Dataset records:
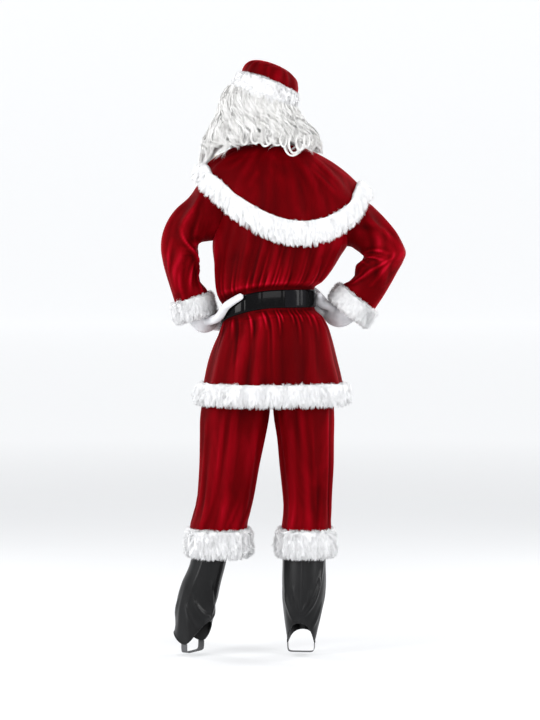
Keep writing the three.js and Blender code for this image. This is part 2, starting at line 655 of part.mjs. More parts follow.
// Wig: a waved wall of hair from under the hat band down over the neck and shoulders
const HAIR_THICK = 3;
const WIG_RINGS = table(RING, [
  [1582, -26, -14, 178, 112, 2.2, 0],
  [1608, -25, -12, 170, 110, 2.2, 0],
  [1645, -22, -8, 146, 108, 2.2, -0.05],
  [1682, -23, -2, 124, 106, 2.1, -0.15],
  [1716, -26, 0, 113, 107, 2.1, -0.28],
  [1748, -20, 0, 100, 106, 2, -0.37],
  [1776, -18, 0, 92, 100, 2, -0.38]]);
const WIG_WAVES = Array.from({ length: 13 }, (_, i) => ({
  angle: -210 + i * 20, from: -2.5, to: 5.2, depth: 8 + 4 * Math.sin(i * 2.3),
  width: 10 + 2 * Math.cos(i * 1.7), lean: 12 * Math.sin(i * 3.1) }));
const wig = ringTube(WIG_RINGS, WIG_WAVES, 4);
const WIG_SIDE = deg(35);
const WIG_ANGLES = steps(-Math.PI - WIG_SIDE, WIG_SIDE, 28);
const hatGrown = join([filled(hat, [-0.1, 2, 3, 4, 5, 6], HAT_ANGLES, 2 * REST_GAP),
  furBand(hat, 0, 2, HAT_ANGLES, 18), furBand(hat, 0, 2, HAT_ANGLES, 18 + SEAM)]);
const STRIP_ROWS = [3.4, 3.8];
const wigWall = wall(wig, [0, 1, 2, ...STRIP_ROWS, 5], WIG_ANGLES, { thick: HAIR_THICK });
piece('wig_back', solid(wigWall).subtract(hatGrown), HAIR);

// A tapered tube through points, four-sided for locks
function tube(points, radii, sides) {
  const loops = points.map((point, i) => {
    const before = points[Math.max(i - 1, 0)];
    const after = points[Math.min(i + 1, points.length - 1)];
    const along = after.clone().sub(before).normalize();
    const side = vec(0, 0, 1).cross(along);
    if (side.length() < 0.2) side.set(0, 1, 0).cross(along);
    side.normalize();
    const up = along.clone().cross(side);
    return Array.from({ length: sides }, (_, k) => {
      const turn = ((k + 0.5) / sides) * FULL;
      return point.clone().addScaledVector(side, Math.cos(turn) * radii[i])
        .addScaledVector(up, Math.sin(turn) * radii[i]);
    });
  });
  return loft(loops, false);
}

// Curled locks hang from a narrow strip under the hat band
const LOCKS = 16;
const LOCK_RADII = [5, 11, 12, 10, 7, 3];
const LOCK_OUT = [5, 17, 20, 21, 20, 17];
function lock(i) {
  const start = -204 + (i * 228) / (LOCKS - 1);
  const reach = 4.75 + 0.35 * Math.sin(i * 2.7);
  return tube(LOCK_RADII.map((_, k) => {
    const t = k / (LOCK_RADII.length - 1);
    const a = deg(start + 5 * Math.sin(i * 1.9 + t * 7) * t);
    const out = LOCK_OUT[k] + 4 * Math.sin(i + t * 9) * t;
    return wig.at(3.65 - reach * t, a, out);
  }), LOCK_RADII, 4);
}
const strip = wall(wig, STRIP_ROWS, WIG_ANGLES.slice(1, -1), {
  out: REST_GAP + HAIR_THICK + 4, thick: HAIR_THICK + 4 });
const locks = Array.from({ length: LOCKS }, (_, i) => lock(i));
const wigGrown = solid(wall(wig, [-0.05, 0, 1, 2, ...STRIP_ROWS, 5], WIG_ANGLES, {
  out: SEAM, thick: HAIR_THICK + 2 * SEAM }));
piece('wig_locks', join([strip, ...locks]).subtract(hatGrown).subtract(wigGrown), HAIR);

// Beard: a plain waved plate of hair hanging from the cheeks over the cape
const BEARD_ROWS = table(['z', 'cx', 'half', 'front', 'curve'], [
  [1456, 14, 40, 170, 7],
  [1484, 10, 64, 165, 11],
  [1530, 2, 84, 156, 18],
  [1590, -10, 98, 133, 42],
  [1650, -22, 95, 118, 38],
  [1690, -26, 80, 108, 42]]);
const BEARD_THICK = 6;
const beard = surface((s, a) => {
  const row = rowAt(BEARD_ROWS, s);
  const across = 1 - a / QUARTER;
  const wave = 4 * Math.sin(across * 14 + s) * Math.min(1, Math.max(0, 5 - s));
  return vec(row.cx + row.half * Math.sin(across * QUARTER),
    row.front - row.curve * across * across + wave, row.z);
});
piece('beard', wall(beard, [0, 1, 2, 3, 4, 5], steps(0, Math.PI, 14), {
  thick: BEARD_THICK }), HAIR);

// Gloves: palm, fingers and thumb as joined tubes, hollow from the wrist
const GLOVE = ['x', 'y', 'z', 'radius'];
const KNIT_THICK = 1.8;
const GLOVES = [
  { side: 'left', fingers: [158, 144, 128], thumbRoot: [-194, 2, 1054, 16],
    thumb: table(['angle', 'rise', 'radius'], [[-163, -16, 14], [-147, 8, 13], [-129, 24, 11]]),
    palm: table(GLOVE, [
      [-250, 2, 1122, 30],
      [-234, 9, 1082, 33],
      [-213, 24, 1050, 34],
      [-197, 48, 1046, 31],
      [-182, 72, 1050, 24]]) },
  { side: 'right', fingers: [22, 36, 54], thumbRoot: [206, 22, 1090, 16],
    thumb: table(['angle', 'rise', 'radius'], [[7, -12, 14], [2, 0, 13], [-3, 9, 10]]),
    palm: table(GLOVE, [
      [272, 4, 1120, 30],
      [250, 11, 1086, 33],
      [224, 28, 1068, 36],
      [204, 52, 1068, 34],
      [188, 76, 1072, 25]]) }];
const FINGER_RADII = [12, 11, 10, 7];
const FINGER_RISES = [25, 8, -9, -25];
const FINGER_REST = 1.2;

function glove({ fingers, palm, thumb, thumbRoot }) {
  const points = palm.map((row) => vec(row.x, row.y, row.z));
  const radii = palm.map((row) => row.radius);
  const near = points[points.length - 1];
  const outside = (radius) => BELT_OUT + radius + FINGER_REST;
  const digits = FINGER_RISES.map((rise) => {
    const along = fingers.map((angle, k) => (
      belt.at(rise, deg(angle), outside(FINGER_RADII[k + 1]))));
    const root = near.clone().add(vec(0, -8, rise * 0.7));
    return tube([root, ...along], FINGER_RADII, 6);
  });
  const [x, y, z, rootRadius] = thumbRoot;
  const thumbPoints = thumb.map((row) => belt.at(row.rise, deg(row.angle), outside(row.radius)));
  const thumbTube = tube([vec(x, y, z), ...thumbPoints],
    [rootRadius, ...thumb.map((row) => row.radius)], 6);
  const open = points[0].clone().multiplyScalar(2).sub(points[1]);
  const hollow = tube([open, ...points.slice(0, -1)],
    [radii[0], ...radii.slice(0, -1)].map((radius) => radius - KNIT_THICK), 8);
  return join([tube(points, radii, 8), ...digits, thumbTube]).subtract(solid(hollow));
}
GLOVES.forEach((hand) => piece(`glove_${hand.side}`, glove(hand), KNIT));

export default costume;
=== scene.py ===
"""A worn Santa costume set in plain studio light. Each cloth piece is a thin shell on its solid's
form, with velvet nap, fur trims, waved hair, glossy vinyl, satin boot covers and knit gloves."""
import math

import bpy
import numpy as np
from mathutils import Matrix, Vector
from mathutils.bvhtree import BVHTree


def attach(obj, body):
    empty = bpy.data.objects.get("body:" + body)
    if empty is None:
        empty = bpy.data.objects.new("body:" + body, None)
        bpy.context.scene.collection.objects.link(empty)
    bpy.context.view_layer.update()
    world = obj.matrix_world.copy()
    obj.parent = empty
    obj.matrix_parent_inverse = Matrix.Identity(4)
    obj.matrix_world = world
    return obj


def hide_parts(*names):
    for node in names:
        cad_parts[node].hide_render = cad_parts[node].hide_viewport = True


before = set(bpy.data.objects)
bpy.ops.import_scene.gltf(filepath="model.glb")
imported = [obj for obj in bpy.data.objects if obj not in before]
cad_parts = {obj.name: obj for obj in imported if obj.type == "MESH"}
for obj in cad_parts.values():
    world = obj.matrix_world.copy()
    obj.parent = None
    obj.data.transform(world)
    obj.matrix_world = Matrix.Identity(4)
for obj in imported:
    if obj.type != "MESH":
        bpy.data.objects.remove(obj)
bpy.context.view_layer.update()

# The tables are in millimetres above the ground, as in the part's source
MM = 0.001
HOLD = np.array([0.0, 0.0, 1500.0])
REST_GAP = 0.6
CLOTH = 2.0
FULL = 2 * math.pi
QUARTER = math.pi / 2


def to_row(points):
    """Millimetres above the ground to metres in the row frame."""
    return (np.asarray(points, float) - HOLD) * MM


# Forms


def rows_at(rows, s):
    """A table's row at fractional row numbers, all columns by one smooth cubic."""
    last = len(rows) - 1
    i = np.clip(np.floor(s).astype(int), 0, last - 1)
    t = (s - i)[..., None]

    def pick(k):
        return rows[np.clip(k, 0, last)]

    a, b, c, d = pick(i - 1), pick(i), pick(i + 1), pick(i + 2)
    t2, t3 = t * t, t * t * t
    return (b * (2 * t3 - 3 * t2 + 1) + (c - a) / 2 * (t3 - 2 * t2 + t)
            + c * (3 * t2 - 2 * t3) + (d - b) / 2 * (t3 - t2))


def oval_radius(angle, half_width, half_depth, power):
    """Radius of a rounded oval, square-ish where power is over 2."""
    c = np.abs(np.cos(angle)) / half_width
    s = np.abs(np.sin(angle)) / half_depth
    return (c ** power + s ** power) ** (-1 / power)


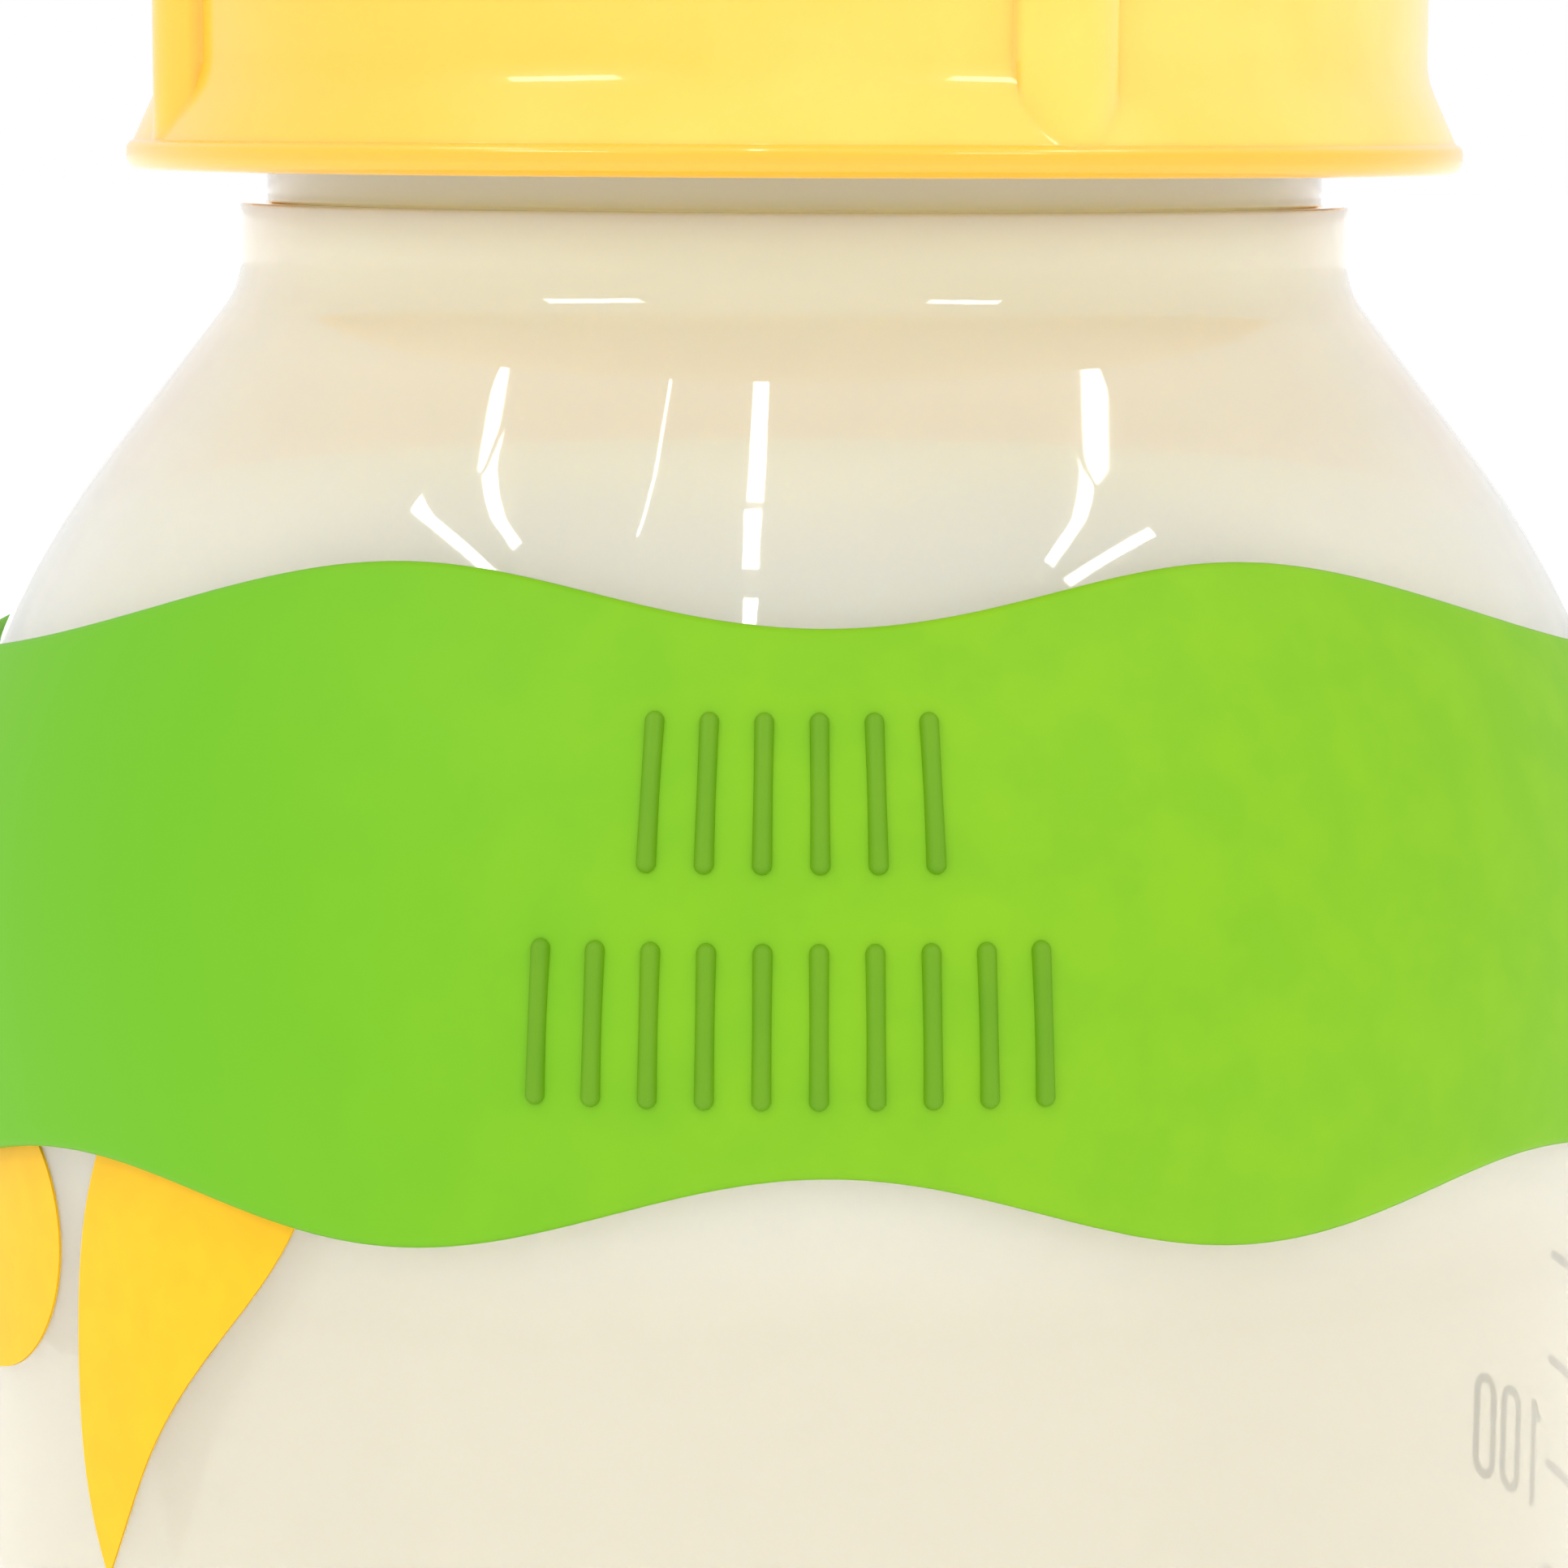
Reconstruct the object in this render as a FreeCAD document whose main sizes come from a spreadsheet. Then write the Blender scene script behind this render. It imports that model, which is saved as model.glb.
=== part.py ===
"""Baby feeding bottle: bottle, screw ring, teat, sealing disc, hood and a wavy grip sleeve.

Millimetres. +Z is the bottle's axis, pointing up. The origin is the centre of the base, on the
surface that the bottle stands on. -Y is the front. Angles are measured from the front towards +X.
"""
import FreeCAD, Part
import math
import os
import re

import Sketcher
from FreeCAD import Placement, Rotation, Vector

DIMENSIONS = {
    # bottle
    "body_radius": 30.0,
    "wall": 1.6,
    "foot_outer": 26.0,
    "foot_inner": 22.0,
    "push_up": 1.5,
    "push_up_radius": 20.0,
    "floor_thickness": 1.8,
    "base_corner": 4.0,
    "shoulder_start": 61.45,
    "shoulder_arc": 31.08,
    "shoulder_angle": 38.0,
    "bead_radius": 18.92,
    "bead_top": 89.1,
    "bead_blend": 2.7,
    "neck_radius": 18.0,
    "bore_radius": 16.0,
    "bore_blend": 6.0,
    "rim_height": 101.0,
    "small_round": 0.3,
    # two-start screw thread, shared by the neck and the ring
    "thread_starts": 2.0,
    "thread_lead": 8.0,
    "thread_turns": 0.7,
    "thread_bottom": 93.0,
    "neck_crest": 19.1,
    "neck_ridge_base": 2.3,
    "neck_ridge_tip": 1.2,
    "ring_crest": 18.25,
    "ring_ridge_base": 2.1,
    "ring_ridge_tip": 1.0,
    "ridge_sink": 0.3,
    # screw ring
    "ring_bottom": 90.2,
    "ring_radius": 21.45,
    "ring_bore": 19.35,
    "lip_radius": 22.95,
    "lip_slope": 0.4,
    "lip_round": 0.5,
    "flare_blend": 6.0,
    "hood_step": 101.9,
    "ring_top_radius": 20.2,
    "ring_top": 105.7,
    "ring_cap": 1.8,
    "ring_hole": 15.0,
    "ring_top_round": 0.6,
    "rib_count": 4.0,
    "rib_angle": 22.5,
    "rib_width": 3.3,
    "rib_side": 0.35,
    "rib_height": 1.05,
    "rib_end_gap": 0.5,
    # sealing disc and teat, stacked between the rim and the ring's cap
    "stack_gap": 0.05,
    "disc_radius": 17.4,
    "disc_thickness": 1.0,
    "plug_radius": 15.7,
    "plug_wall": 1.2,
    "plug_depth": 2.5,
    "teat_flange": 17.2,
    "teat_neck": 14.8,
    "teat_lock": 15.5,
    "teat_lock_height": 1.4,
    "teat_wall": 1.6,
    "dome_radius": 14.2,
    "dome_height": 119.0,
    "nipple_base": 124.5,
    "nipple_base_radius": 5.8,
    "nipple_radius": 5.2,
    "nipple_top": 141.0,
    "nipple_round": 4.6,
    "dome_round": 6.0,
    "teat_hole": 0.25,
    # hood
    "hood_radius": 21.45,
    "hood_bore": 20.4,
    "hood_top_radius": 19.6,
    "hood_top": 147.5,
    "hood_wall": 1.1,
    "hood_round": 11.0,
    # grip sleeve
    "sleeve_gap": 0.2,
    "sleeve_wall": 0.8,
    "sleeve_bottom": 59.59,
    "sleeve_top": 76.62,
    "sleeve_turn": 2.0,
    "bar_width": 0.6,
    "bar_length": 4.7,
    "bar_pitch": 1.65,
    "bar_height": 0.3,
    "upper_bar_height": 72.6,
    "upper_bar_count": 6.0,
    "lower_bar_height": 66.0,
    "lower_bar_count": 10.0,
    # prints on the bottle's wall
    "film": 0.08,
    "flower_angle": -58.34,
    "petal_width": 9.32,
    "petal_length": 9.36,
    "petal_height": 56.88,
    "scale_number_angle": 111.7,
    "scale_tick_angle": 104.7,
    "scale_step": 10.0,
    "scale_top": 120.0,
    "scale_major": 50.0,
    "tick_long": 5.0,
    "tick_short": 3.0,
    "print_line": 0.35,
    "digit_height": 4.1,
    "digit_width": 1.6,
    "digit_pitch": 2.05,
}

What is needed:
In the data above, find the line that contains "palm, thumb, thumbRoot" and the line that contains "before = set(bpy.data.objects)". Repeat exactly those lines and every line between them, and only those.

Exercise response:
function glove({ fingers, palm, thumb, thumbRoot }) {
  const points = palm.map((row) => vec(row.x, row.y, row.z));
  const radii = palm.map((row) => row.radius);
  const near = points[points.length - 1];
  const outside = (radius) => BELT_OUT + radius + FINGER_REST;
  const digits = FINGER_RISES.map((rise) => {
    const along = fingers.map((angle, k) => (
      belt.at(rise, deg(angle), outside(FINGER_RADII[k + 1]))));
    const root = near.clone().add(vec(0, -8, rise * 0.7));
    return tube([root, ...along], FINGER_RADII, 6);
  });
  const [x, y, z, rootRadius] = thumbRoot;
  const thumbPoints = thumb.map((row) => belt.at(row.rise, deg(row.angle), outside(row.radius)));
  const thumbTube = tube([vec(x, y, z), ...thumbPoints],
    [rootRadius, ...thumb.map((row) => row.radius)], 6);
  const open = points[0].clone().multiplyScalar(2).sub(points[1]);
  const hollow = tube([open, ...points.slice(0, -1)],
    [radii[0], ...radii.slice(0, -1)].map((radius) => radius - KNIT_THICK), 8);
  return join([tube(points, radii, 8), ...digits, thumbTube]).subtract(solid(hollow));
}
GLOVES.forEach((hand) => piece(`glove_${hand.side}`, glove(hand), KNIT));

export default costume;
=== scene.py ===
"""A worn Santa costume set in plain studio light. Each cloth piece is a thin shell on its solid's
form, with velvet nap, fur trims, waved hair, glossy vinyl, satin boot covers and knit gloves."""
import math

import bpy
import numpy as np
from mathutils import Matrix, Vector
from mathutils.bvhtree import BVHTree


def attach(obj, body):
    empty = bpy.data.objects.get("body:" + body)
    if empty is None:
        empty = bpy.data.objects.new("body:" + body, None)
        bpy.context.scene.collection.objects.link(empty)
    bpy.context.view_layer.update()
    world = obj.matrix_world.copy()
    obj.parent = empty
    obj.matrix_parent_inverse = Matrix.Identity(4)
    obj.matrix_world = world
    return obj


def hide_parts(*names):
    for node in names:
        cad_parts[node].hide_render = cad_parts[node].hide_viewport = True


before = set(bpy.data.objects)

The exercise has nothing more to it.